No matter where you are in life, almost anyone can benefit from being financially savvy. Whether you’re just getting started with your first job after college or are nearing the end of your career and are starting to think of retirement, having the right financial tools in place can give you peace of mind. Here are some of the top finance tips to help you be financially successful.
Have a Plan
The first step to being financially savvy is to have a plan. You can do that by creating a financial calendar to help remind you of certain events throughout the year. Some financial events may be easy to remember, such as filing your taxes each April, but others may be more difficult to remember, such as paying for routine maintenance around your home.
Create a Budget
Along with having a financial plan in place, you should also create a budget to ensure everything is paid on time and you have money set aside for the future. A good rule of thumb is to set aside 50% towards your needs, such as housing, food, and utilities, 20% towards savings, and 30% for discretionary spending such as entertainment, eating out, and electronics.
Everyone should have goals to help plan for the future, both short and long-term. This means you should put money away for things such as emergencies that may come up and for your future retirement. Along with setting aside money as a safety net, you should also consider setting up milestone goals you’d like to reach, such as paying off your home, student loans, and other outstanding debt. You must set a financial goal.
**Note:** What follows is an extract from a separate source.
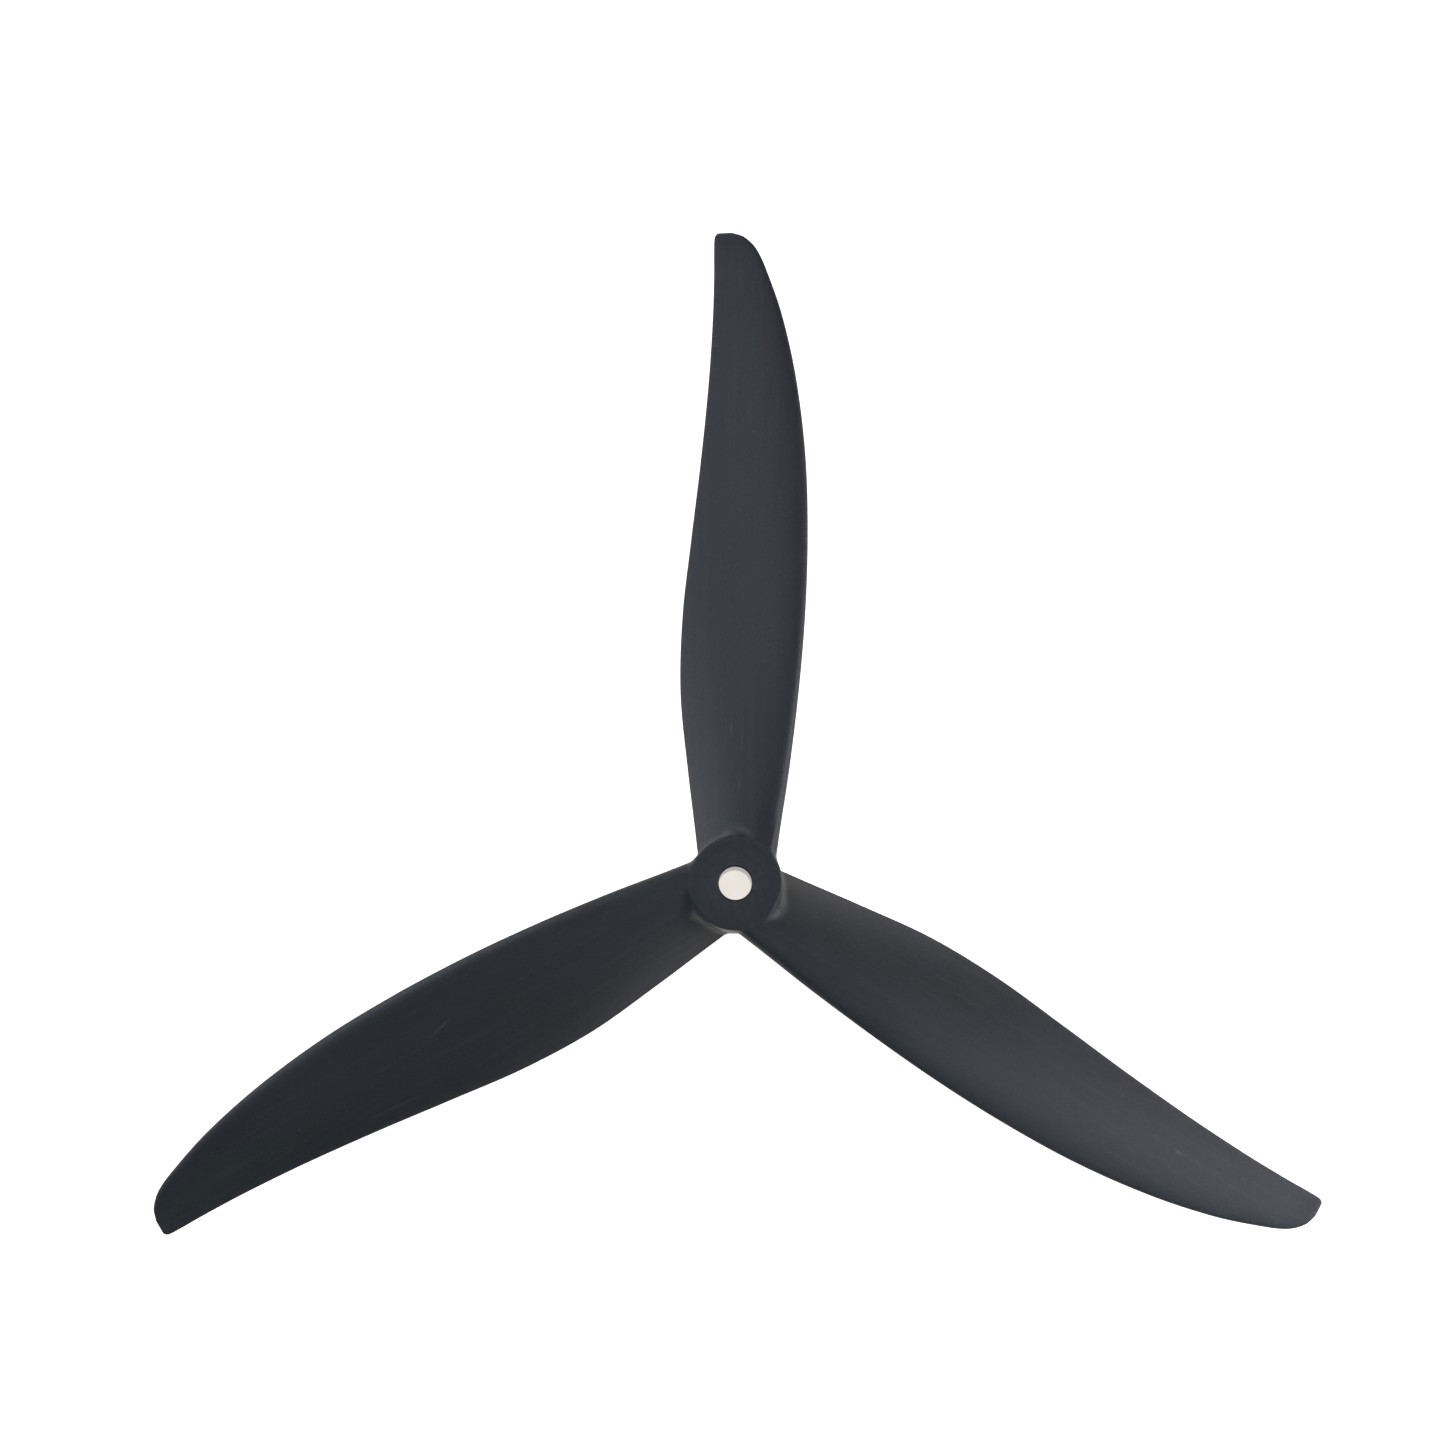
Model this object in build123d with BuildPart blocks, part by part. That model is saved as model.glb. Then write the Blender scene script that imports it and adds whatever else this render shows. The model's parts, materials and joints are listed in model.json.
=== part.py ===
"""Three-blade model-aircraft propeller, 8 inch diameter, 4.5 inch pitch, for a 5 mm shaft.

The propeller is an injection moulding in black glass-filled nylon. It is modelled as a hub
and three blades that meet face to face at the hub's wall, each a solid of its own.

Frame: the shaft axis is Z, and +Z is the way the propeller pulls. The origin is the centre of
the bore on the hub's back face, and blade 1 points along +Y. Seen from +Z the propeller turns
clockwise, so the leading edge of blade 1 is on its +X side, and blade 2 is to its right.
"""

from build123d import *

import math
import os

# Driving dimensions, in millimetres and degrees
DIAMETER = 8 * 25.4
PITCH = 4.5 * 25.4
BLADE_COUNT = 3

HUB_DIAMETER = 14.5
HUB_HEIGHT = 8.0
HUB_EDGE_RADIUS = 0.35
BORE_DIAMETER = 5.05
BORE_CHAMFER = 0.25
EJECTOR_MARK_DIAMETER = 1.6  # the moulding tool's pins leave shallow discs in the back face
EJECTOR_MARK_DEPTH = 0.12
EJECTOR_MARK_CIRCLE = 10.4

ROOT_ANGLE = 26.5  # the blade angle that the pitch helix eases to near the hub
ROOT_MID_HEIGHT = 4.05  # height of the chord's middle above the hub's back, at the shaft axis
TIP_MID_HEIGHT = 5.2  # and at the tip
TAIL_THICKNESS = 0.36  # diameter of the rounded trailing edge

HUB_RADIUS = HUB_DIAMETER / 2
TIP_RADIUS = DIAMETER / 2

# One row for each blade station: its distance from the axis, the offsets of the trailing edge
# and of the leading edge from the blade's radial line, the section's thickness, and its camber,
# the height of the mean line as a share of the chord
BLADE_STATIONS = [
    (2.5, -5.4, 5.95, 3.6, 0.045),
    (8.0, -6.0, 6.75, 3.4, 0.045),
    (18.0, -7.2, 8.3, 2.9, 0.045),
    (30.0, -8.35, 9.75, 2.4, 0.045),
    (42.0, -8.05, 10.75, 2.05, 0.045),
    (54.0, -6.7, 11.15, 1.8, 0.045),
    (66.0, -5.25, 10.85, 1.55, 0.042),
    (78.0, -4.05, 9.5, 1.25, 0.033),
    (88.0, -3.4, 7.4, 0.95, 0.022),
    (95.0, -3.2, 5.1, 0.8, 0.015),
    (99.0, -3.2, 3.3, 0.7, 0.01),
    (101.0, -3.1, 1.3, 0.6, 0.01),
    (TIP_RADIUS, -2.7, -0.4, 0.45, 0.01),
]

# Each surface of a section is one Bezier curve from the leading edge to the trailing edge. Its
# control points stand at these shares of the chord, at heights shared out from the camber and
# from the thickness
CHORD_SHARES = [0, 0, 0.25, 0.65, 1]
CAMBER_SHARES = [0, 0.15, 1.6, 1.2, 0]
THICKNESS_SHARES = [0, 0.55, 0.68, 0.42, 0]

SECTION_COUNT = 24
TIP_CROWDING = 1.6  # over 1, this brings the lofted sections closer together towards the tip


def station_at(radius):
    """The blade station at any distance from the axis, on a smooth curve through the rows."""
    after = next(i for i in range(1, len(BLADE_STATIONS)) if BLADE_STATIONS[i][0] >= radius)
    first, last = BLADE_STATIONS[after - 1], BLADE_STATIONS[after]
    before_first = BLADE_STATIONS[max(after - 2, 0)]
    beyond_last = BLADE_STATIONS[min(after + 1, len(BLADE_STATIONS) - 1)]
    step = last[0] - first[0]
    t = (radius - first[0]) / step
    station = [radius]
    for column in range(1, len(first)):
        slope_in = (last[column] - before_first[column]) / (last[0] - before_first[0]) * step
        slope_out = (beyond_last[column] - first[column]) / (beyond_last[0] - first[0]) * step
        station.append(
            first[column] * (2 * t**3 - 3 * t**2 + 1)
            + last[column] * (3 * t**2 - 2 * t**3)
            + slope_in * (t**3 - 2 * t**2 + t)
            + slope_out * (t**3 - t**2)
        )
    return station


def blade_slope(radius):
    """Tangent of the blade angle: the pitch helix outboard, easing to the root angle inboard."""
    helix = 2 * math.pi * radius / PITCH
    root = 1 / math.tan(math.radians(ROOT_ANGLE))
    return (helix**4 + root**4) ** -0.25


def draw_section(radius, trail, lead, thickness, camber):
    """Draws one blade section, closed, on a plane that lies across the blade."""
    slope = blade_slope(radius)
    chord = (lead - trail) * math.hypot(1, slope)
    middle = ROOT_MID_HEIGHT + (TIP_MID_HEIGHT - ROOT_MID_HEIGHT) * radius / TIP_RADIUS
    nose = Vector(lead, middle + slope * (lead - trail) / 2)
    aft = Vector(-1, -slope).normalized()
    up = Vector(-slope, 1).normalized()
    tail_radius = TAIL_THICKNESS / 2

    def surface(side):
        points = []
        for along, rise, half in zip(CHORD_SHARES, CAMBER_SHARES, THICKNESS_SHARES):
            height = rise * camber * chord + side * (half * thickness + along * tail_radius)
            points.append(nose + aft * (along * (chord - tail_radius)) + up * height)
        return points

    upper = surface(1)
    lower = surface(-1)
    Bezier(*upper)
    ThreePointArc(upper[-1], nose + aft * chord, lower[-1])
    Bezier(*reversed(lower))


with BuildPart() as hub:
    Cylinder(HUB_RADIUS, HUB_HEIGHT, align=(Align.CENTER, Align.CENTER, Align.MIN))
    fillet(hub.edges().filter_by(GeomType.CIRCLE), HUB_EDGE_RADIUS)
    with Locations(hub.faces().sort_by(Axis.Z).last):
        Hole(BORE_DIAMETER / 2)
    chamfer(hub.edges().group_by(Axis.Z)[-1].sort_by(SortBy.RADIUS).first, BORE_CHAMFER)
    with BuildSketch(Plane.XY):
        with PolarLocations(EJECTOR_MARK_CIRCLE / 2, BLADE_COUNT):
            Circle(EJECTOR_MARK_DIAMETER / 2)
    extrude(amount=EJECTOR_MARK_DEPTH, mode=Mode.SUBTRACT)

with BuildPart() as first_blade:
    root = BLADE_STATIONS[0][0]
    for number in range(SECTION_COUNT):
        share_left = 1 - number / (SECTION_COUNT - 1)
        section_radius = TIP_RADIUS - (TIP_RADIUS - root) * share_left**TIP_CROWDING
        with BuildSketch(Plane.XZ.offset(-section_radius)):
            with BuildLine():
                draw_section(*station_at(section_radius))
            make_face()
    loft()
    Cylinder(HUB_RADIUS, 4 * HUB_HEIGHT, mode=Mode.SUBTRACT)

os.makedirs("parts", exist_ok=True)
hub.part.label = "hub"
export_step(hub.part, "parts/hub.step")

for blade_number in range(1, BLADE_COUNT + 1):
    turn = -360 / BLADE_COUNT * (blade_number - 1)
    with BuildPart() as blade:
        add(first_blade.part, rotation=(0, 0, turn))
    blade.part.label = f"blade_{blade_number}"
    export_step(blade.part, f"parts/blade_{blade_number}.step")
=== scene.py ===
"""Three-blade moulded propeller: finished meshes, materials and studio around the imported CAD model.

Everything is in metres, in the CAD model's frame: the shaft axis is Z, the hub's back face is at
z = 0, and blade 1 points along +Y. Lengths that are easier to read in millimetres are written as
a number times MM.
"""

import json
import math

import bmesh
import bpy
import numpy as np
from mathutils import Matrix, Vector


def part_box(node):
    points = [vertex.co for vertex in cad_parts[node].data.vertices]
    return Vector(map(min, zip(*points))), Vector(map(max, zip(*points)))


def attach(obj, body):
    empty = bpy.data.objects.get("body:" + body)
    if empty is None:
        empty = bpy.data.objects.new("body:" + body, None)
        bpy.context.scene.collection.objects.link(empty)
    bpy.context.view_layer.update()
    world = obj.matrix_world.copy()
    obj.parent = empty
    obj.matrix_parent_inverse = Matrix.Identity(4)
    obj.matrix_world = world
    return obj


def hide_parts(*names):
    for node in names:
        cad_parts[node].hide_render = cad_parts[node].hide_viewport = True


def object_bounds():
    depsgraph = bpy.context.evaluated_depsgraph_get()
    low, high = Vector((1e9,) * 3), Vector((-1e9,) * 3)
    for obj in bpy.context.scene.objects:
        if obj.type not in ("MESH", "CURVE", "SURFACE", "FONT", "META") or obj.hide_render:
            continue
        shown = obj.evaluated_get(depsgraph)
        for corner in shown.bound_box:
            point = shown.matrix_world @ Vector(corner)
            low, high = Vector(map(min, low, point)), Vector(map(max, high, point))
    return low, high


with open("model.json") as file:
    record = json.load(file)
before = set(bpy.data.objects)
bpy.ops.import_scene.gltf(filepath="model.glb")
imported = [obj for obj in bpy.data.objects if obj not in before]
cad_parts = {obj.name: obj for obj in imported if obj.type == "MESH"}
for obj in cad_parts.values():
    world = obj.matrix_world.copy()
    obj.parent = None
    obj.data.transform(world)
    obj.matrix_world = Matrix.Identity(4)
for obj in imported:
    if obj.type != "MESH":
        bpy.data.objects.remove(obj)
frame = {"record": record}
cad_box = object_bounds()

MM = 0.001
BODY = "root"
BLADE_NAMES = ["blade_1", "blade_2", "blade_3"]
SECTOR = math.tau / len(BLADE_NAMES)

# Sizes that the CAD model gives
HUB_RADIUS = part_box("hub")[1].x
HUB_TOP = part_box("hub")[1].z
TIP_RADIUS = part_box("blade_1")[1].y
MOUNTS = {mount["name"]: mount for mount in frame["record"]["mounts"]}
BORE_RADIUS = MOUNTS["bore"]["dims"]["r_mm"] * MM
BORE_CHAMFER = HUB_TOP - MOUNTS["bore"]["dims"]["length_mm"] * MM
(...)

It may seem like a waste of money, but having insurance in place to protect your car, home, and valuables can be important in the event of an emergency. You can learn more about finding the right insurance to protect you and your loved ones by talking with an experienced insurance agent who can help you evaluate your needs and determine the appropriate coverage.
Be Mindful of Spending
Even those who bring in a decent salary could be at risk for going in the red if they don’t adopt good money habits. People should be mindful of their spending so they don’t overextend themselves. It can be tempting to keep up with the Joneses in order to meet societal norms, but it isn’t always healthy. Instead, be careful of what you spend your money on and only invest in purchases after careful consideration. Being mindful of your spending can help you in the future.
Take the 401k Match
If your employer offers you a 401k match, you should take it. Taking the match allows you to put money away faster and not taking it is essentially like throwing away free money. After you’ve invested in a 401k, you shouldn’t tap into it unless it’s an absolute emergency or else you may be subjected to early withdrawal penalties.
Meet with an Advisor
Sometimes, having a plan and putting money into savings isn’t always enough. Sometimes things can happen that are beyond your control, which is where having an advisor can come in handy. Everyone should have a relationship with a financial advisor and check in with him or her for advice every now and then.
Nobody is perfect, and at some point, you’ll likely make a mistake or two along the way. Rather than let your mistakes define your financial future or continuing to let them spiral into even bigger issues, acknowledge you made an error and then move on. Mistakes are a great way to learn what you should and shouldn’t do, and they don’t have to dictate your finances.
At the end of the day, there’s no secret formula for how you should or shouldn’t manage your finances. Everyone is different and has unique needs, so if you have some helpful tips to guide you and learn by trial and error, you should be able to achieve financial success.